Wednesday, October 28, 2009

Magic Mud

I find when I’m short on real-life material I tend to turn to the news media for entertainment. Not the entertainment industry, mind you, the news media.

Today a headline on is “Harvesting Baseball’s Magic Mud” followed by a story on a gentleman who sells dried mud to, you guessed it: the baseball industry. Never a group known for burning up the IQ charts, this special mud is apparently the one key ingredient to pitchers’ fingers finding purchase on the otherwise-slick finish of a new baseball; less of a problem, I suspect, before the unique ridges in their fingertips were embossed with dollar signs.

According to CNN the gentleman in question, one “Jim Bintliff”, mines this secret mud from whats been described as "a fishing hole" that lies on the banks of the Delaware River. Also perhaps not the shiniest penny on the sidewalk, clever Jim followed with his sweeping claim "Nobody knows this is where I get the magic mud.”

Well, Jim, my magic computer research indicates it comes from the chewed-up portion of the Delaware river nearest your house with a Yosemite Sam lawn-chair in it. I have a heavily-rubbed $50 bill that says I can Mapquest “Jim Bintliff”, follow the trail of empty Miller High Life cans down to the river behind his house, and before you can say “Buster Don’t Spit On That” we’re knee-deep in rich man’s mud.

CNN, in its infinite wisdom goes on to say that out of nine brothers and sisters, Bintliff was the one picked to carry on the family business.

“Picked.” Oh man.

I assume his parents chose him for this esteemed role, he could have gone to college, but they picked him for something magical. To his credit he’s made the most of it. I can see it now - “Boy, you’re going to spend the rest of your life wading in the mud out back. Now go make us proud!”

Some people have all the luck. I had to graduate from a 4-year institution of higher leaning AND get a paying job before my parents considered their work complete.

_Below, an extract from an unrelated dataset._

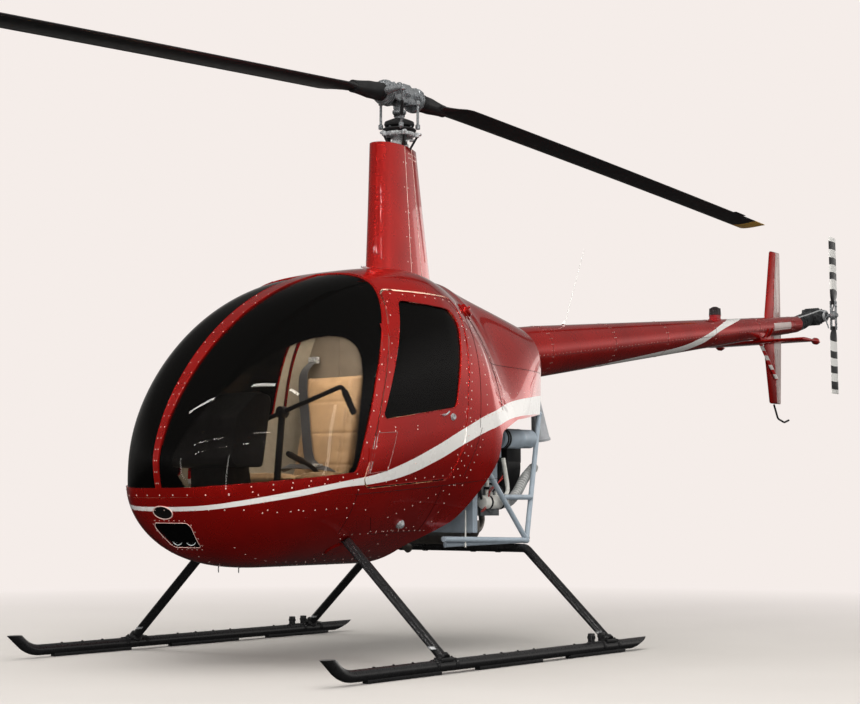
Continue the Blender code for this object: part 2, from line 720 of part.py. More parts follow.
def build_tail(root):
    bore = tail_cone(-BOOM_WALL)
    bore.data.transform(Matrix.Translation((0, -0.020, 0)))
    finish(cut(tail_cone(), bore), "tail_boom", root, "red_paint")

    axis = ((0, 4.182, 1.888), (0, 4.250, 1.905), (0, 4.345, 1.935))
    case = tube("case", axis, [0.050, 0.046, 0.052], 14)
    places = [TAIL_HUB + Vector((x - TAIL_HUB.x, 0, 0)) for x in (-0.045, 0.060, 0.122)]
    body = tube("body", places, [0.058, 0.052, 0.026], 16)
    finish(union("case", [case, body]), "tail_gearbox", root, "engine_grey")

    def plane(grow):
        rings = []
        for x in (-0.380 - grow, 0.330 + grow):
            foil = airfoil(0.225 + 2 * grow, 0.12, 6)
            rings.append([Vector((x, 3.570 - grow + back, 1.722 + rise * (1 + grow * 50))) for back, rise in foil])
        return loft("plane", rings)

    saddle = box("saddle", (-0.030, 3.620, 1.722), (0.030, 3.740, 1.800))
    stabiliser = cut(union("plane", [plane(0.0), saddle]), tail_cone(GAP))
    finish(stabiliser, "stabiliser", root, "red_paint")
    upper = fin("upper", 1.860, (3.775, 4.003), 2.350, (3.869, 4.005), -0.030, 0.026)
    finish(cut(upper, tail_cone(GAP)), "fin_upper", root, "red_paint")
    lower = fin("lower", 1.820, (3.748, 4.005), 1.336, (3.838, 3.986), -0.030, 0.026)
    cut(lower, tail_cone(GAP), plane(GAP), box("saddle", (-0.0304, 3.6196, 1.70), (0.0304, 3.7404, 1.81)))
    finish(lower, "fin_lower", root, "red_paint")
    bends = ((3.893, 1.3300), (3.945, 1.240), (4.035, 1.218), (4.100, 1.235))
    guard = arc_path([(-0.030, y, z) for y, z in bends], 0.04)
    finish(tube("guard", guard, 0.007, 8), "tail_guard", root, "black_paint")
    stack = [(0, 3.070, z) for z in (1.832, 1.862, 1.915)]
    lamp = tube("lamp", stack, [0.040, 0.036, 0.022], 16)
    cut(lamp, tail_cone(GAP))
    finish(lamp, "beacon", root, "beacon_red")


def build_landing_gear(root):
    for side, word in ((1, "left"), (-1, "right")):
        x = side * SKID_SPREAD
        path = arc_path(((x, -1.565, 0.150), (x, -1.430, 0.034), (x, 0.700, 0.034)), 0.150)
        runner = tube("runner", path, SKID_RADIUS, 12)
        toe = box("toe", (x - 0.1, -1.65, SKID_TOE_Z), (x + 0.1, -1.35, 0.30))
        heel_side = ((0.540, 0.000), (0.800, 0.000), (0.800, 0.060), (0.690, 0.056))
        heel = prism("heel", heel_side, x - 0.1, x + 0.1)
        cut(runner, toe, heel)
        shoes = [box("shoe", (x - 0.014, y, 0.0), (x + 0.014, y + 0.45, 0.020)) for y in (-1.30, -0.60, 0.06)]
        lugs = []
        for y in (0.235, 0.318):
            lugs.append(box("lug", (x - 0.012, y, 0.030), (x + 0.012, y + 0.024, 0.098)))
        finish(union("runner", [runner] + shoes + lugs), "skid_" + word, root, "black_paint")
        for name, y in (("front", -0.819), ("rear", 0.387)):
            foot = Vector((x, y, 0.058))
            if name == "rear":
                route = [Vector((side * 0.330, y, 0.469)), Vector((side * 0.465, y, 0.469)), foot]
                leg = tube("leg", arc_path(route, 0.05), LEG_RADIUS, 10)
            else:
                leg = tube("leg", (foot, Vector((side * 0.330, y, 0.5835))), LEG_RADIUS, 10)
                cut(leg, pod_solid("skin", -GAP))
            saddle = box("saddle", (x - 0.022, y - 0.038, 0.0500), (x + 0.022, y + 0.038, 0.070))
            leg = union("leg", [leg, saddle])
            trim = tube("trim", ((x, y - 0.08, 0.034), (x, y + 0.08, 0.034)), SKID_RADIUS + GAP, 12)
            finish(cut(leg, trim), "leg_" + name + "_" + word, root, "black_paint")
    cross = tube("cross", ((-0.3296, 0.387, 0.469), (0.3296, 0.387, 0.469)), LEG_RADIUS, 10)
    finish(cross, "cross_tube_rear", root, "black_paint")


def build_frame(root):
    """The steel tubes that carry the engine behind the cabin, and the bulkhead in front of it."""
    for side, word in ((1, "left"), (-1, "right")):
        rear_low = (side * 0.430, 0.440, 0.505)
        rear_top = (side * 0.262, 0.790, 1.130)
        members = (
            (rear_low, rear_top),
            ((side * 0.430, -0.200, 0.520), rear_low),
            ((side * 0.400, -0.150, 0.494), rear_low),
            ((side * 0.430, 0.085, 0.880), rear_low),
            ((side * 0.430, 0.243, 0.710), (side * 0.380, 0.547, 0.710)),
            (rear_low, (side * 0.150, 0.440, 0.505)),
            (rear_top, (side * 0.060, 0.800, 1.400)),
        )
        bars = [tube("bar", member, FRAME_RADIUS, 8) for member in members]
        frame = cut(union("frame", bars), tail_cone(GAP))
        finish(frame, "engine_frame_" + word, root, "frame_steel")
    bulkhead = box("bulkhead", (-0.415, 0.036, 0.545), (0.415, 0.046, 0.950))
    finish(bulkhead, "bay_bulkhead", root, "frame_steel")


def build_engine(root):
    """A flat four: block, sump, four finned cylinders, silencer below and fan scroll behind."""
    parts = [box("block", (-0.150, 0.062, 0.585), (0.150, 0.360, 0.810))]
    parts.append(box("sump", (-0.110, 0.100, 0.575), (0.110, 0.330, 0.590)))
    for side in (1, -1):
        for y in (0.125, 0.290):
            barrel = ((side * 0.149, y, 0.695), (side * 0.335, y, 0.695))
            parts.append(tube("cylinder", barrel, 0.066, 12))
            for k in range(6):
                x = side * (0.175 + 0.026 * k)
                parts.append(box("fin", (x - 0.005, y - 0.075, 0.612), (x + 0.005, y + 0.075, 0.778)))
    finish(union("engine", parts), "engine", root, "engine_grey")

    reach, level = 0.300, 0.525
    pipe = ((-reach, 0.21, 0.600), (-reach, 0.21, level), (reach, 0.21, level), (reach, 0.21, 0.600))
    exhaust = [tube("pipe", arc_path(pipe, 0.03), 0.018, 10)]
    exhaust.append(tube("silencer", ((-0.250, 0.21, level), (0.250, 0.21, level)), 0.040, 16))
    exhaust.append(tube("tail", ((-0.200, 0.21, level), (-0.200, 0.320, 0.455)), 0.022, 10))
    finish(union("exhaust", exhaust), "exhaust", root, "silver_metal")

    scroll = [tube("scroll", ((0, 0.550, FAN_Z), (0, 0.675, FAN_Z)), FAN_RADIUS, 28)]
    scroll.append(box("spout", (0.070, 0.551, FAN_Z), (FAN_RADIUS - 0.001, 0.674, 1.050)))
    scroll.append(tube("neck", ((0, 0.3604, CRANK_Z), (0, 0.555, CRANK_Z)), 0.045, 14))
    scroll.append(tube("sheave", ((0, BELT_Y[0], CRANK_Z), (0, BELT_Y[1], CRANK_Z)), SHEAVE_LOW, 20))
    eye = tube("eye", ((0, 0.630, 0.840), (0, 0.720, 0.840)), 0.140, 20)
    finish(cut(union("scroll", scroll), eye), "fan_scroll", root, "black_plastic")

    bracket = box("bracket", (0.276, 0.300, 0.7785), (0.288, 0.400, 1.030))
    drum = tube("drum", ((0.300, 0.395, 0.992), (0.300, 0.660, 0.998)), 0.047, 16)
    finish(union("drum", [bracket, drum]), "oil_cooler_drum", root, "engine_grey")

    intake = [tube("can", ((0.372, 0.165, 0.685), (0.372, 0.345, 0.690)), 0.032, 14)]
    front_pipe = ((0.372, 0.205, 0.690), (0.372, 0.200, 0.870))
    rear_pipe = ((0.372, 0.330, 0.690), (0.368, 0.385, 0.740), (0.365, 0.342, 0.895))
    hose = ((0.372, 0.335, 0.690), (0.350, 0.460, 0.715), (0.300, 0.600, 0.800), (0.290, 0.700, 0.860))
    rear_pipe = arc_path(rear_pipe, 0.02)
    hose = arc_path(hose, 0.15)
    for path, radius in ((front_pipe, 0.0095), (rear_pipe, 0.0095), (hose, 0.017)):
        intake.append(tube("pipe", path, radius, 10))
    finish(union("intake", intake), "intake_pipes", root, "cream_duct")

    duct = [tube("duct", ((0.195, 0.850, 1.225), (0.200, 0.893, 0.997)), [0.022, 0.049], 16)]
    duct.append(tube("arm", ((0.195, 0.850, 1.215), (0.191, 0.8070, 1.219)), 0.008, 8))
    finish(union("duct", duct), "rear_duct", root, "engine_grey")


def belt_outline(low_radius, high_radius, steps=12):
    """The line (x, z) of a belt round the lower and the upper sheave."""
    lean = math.asin((high_radius - low_radius) / (SHAFT_Z - CRANK_Z))
    points = []
    arcs = (
        (SHAFT_Z, high_radius, -lean, math.pi + lean),
        (CRANK_Z, low_radius, math.pi + lean, 2 * math.pi - lean),
    )
    for z, radius, start, end in arcs:
        for k in range(steps + 1):
            angle = start + (end - start) * k / steps
            points.append((radius * math.cos(angle), z + radius * math.sin(angle)))
    return points


def belt_block(name, grow, start, end):
    outline = belt_outline(SHEAVE_LOW + grow, SHEAVE_HIGH + grow)
    return loft(name, [[Vector((x, y, z)) for x, z in outline] for y in (start, end)])


def build_drive(root):
    """The main gearbox, its shaft and the two belts that turn it."""
    front, rear = BELT_Y
    gear = [box("gear", (-0.090, -0.065, 1.080), (0.090, 0.140, 1.300))]
    gear.append(tube("shaft", ((0, 0.139, 1.190), (0, 0.600, 1.340)), 0.025, 12))
    gear.append(tube("sheave", ((0, front, SHAFT_Z), (0, rear, SHAFT_Z)), SHEAVE_HIGH, 24))
    finish(union("gear", gear), "main_gearbox", root, "engine_grey")
    belts = belt_block("belts", 0.012, front + 0.004, rear - 0.004)
    cut(belts, belt_block("inside", 0.002, front - 0.01, rear + 0.01))
    finish(belts, "drive_belts", root, "belt_rubber")


def build_landing_lights(root):
    lamps = [tube("lamp", ((x, -1.370, 0.5425), (x, -1.335, 0.5425)), 0.0205, 16) for x in (-0.040, 0.040)]
    plate = box("plate", (-0.072, -1.340, 0.526), (0.072, -1.330, 0.566))
    finish(union("lamps", [plate] + lamps), "landing_lights", root, "lamp_glass")


def main():
    clear_scene()
    root = empty("aircraft", (0, 0, 0), None)
    root.location = (0, REAR_SHIFT, 0)
    rotor = empty("main_rotor_axis", (0, 0, HUB_HEIGHT), root)
    tail_rotor = empty("tail_rotor_axis", TAIL_HUB, root)
    doors = {
        "left": empty("door_left_axis", (0.580, -0.790, 1.100), root),
        "right": empty("door_right_axis", (-0.580, -0.790, 1.100), root),
    }
    build_cabin(root, doors)
    build_interior(root)
    build_mast(root)
    build_rotor(rotor)
    build_tail_rotor(tail_rotor)
    build_tail(root)
    build_landing_gear(root)
    build_frame(root)
    build_engine(root)
    build_drive(root)
    build_landing_lights(root)


main()
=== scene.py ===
"""Looks of a light two-seat helicopter: its skin, glass, cabin, open engine bay, rotors and gear.

Lengths are in metres. Shapes are given in the aircraft's own frame, whose origin is on the ground
below the main rotor's axis, with the nose to -Y and the port side to +X. Every mesh is then moved
back by REAR_SHIFT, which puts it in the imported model's frame.
"""

import json
import math

import bmesh
import bpy
import numpy as np
from mathutils import Matrix, Vector
from mathutils.bvhtree import BVHTree


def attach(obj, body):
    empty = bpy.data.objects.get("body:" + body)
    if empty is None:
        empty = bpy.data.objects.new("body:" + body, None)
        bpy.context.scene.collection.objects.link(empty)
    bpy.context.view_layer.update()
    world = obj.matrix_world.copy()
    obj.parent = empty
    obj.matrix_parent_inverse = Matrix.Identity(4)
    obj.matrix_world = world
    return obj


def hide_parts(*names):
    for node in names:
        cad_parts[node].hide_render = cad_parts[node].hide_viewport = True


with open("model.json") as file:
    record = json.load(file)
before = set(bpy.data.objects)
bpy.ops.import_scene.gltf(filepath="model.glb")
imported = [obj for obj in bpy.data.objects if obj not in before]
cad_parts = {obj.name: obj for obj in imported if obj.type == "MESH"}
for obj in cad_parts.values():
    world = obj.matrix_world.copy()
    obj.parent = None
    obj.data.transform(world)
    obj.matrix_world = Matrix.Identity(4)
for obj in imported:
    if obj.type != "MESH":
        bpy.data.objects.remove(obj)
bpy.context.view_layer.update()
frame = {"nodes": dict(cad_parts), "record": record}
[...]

Perhaps Chris Van Zant, Assistant Manager for the Braves, put it best:

"It seems kind of funny," he said. "When you see fans fighting for a souvenir ball that goes into the stands, you're like, 'Well, that ball has my spit on it.' There's a little kid somewhere with a baseball on his nightstand and I spit on that ball."

Whew. Thats heady stuff Chris. Deep. Real' deep.

According to CNN, Chris Van Zant earns part of his paycheck with his spit – he’s the team's only “baseball rubber.” Before each game, he mixes his special spit with Jim's special mud and rubs the gloss off of each new ball. In his 10 years with the club, Van Zant estimates that over 40,000 baseballs passed through his (spittle-bathed) hands.

Son, you’ve rubbed a lot of balls.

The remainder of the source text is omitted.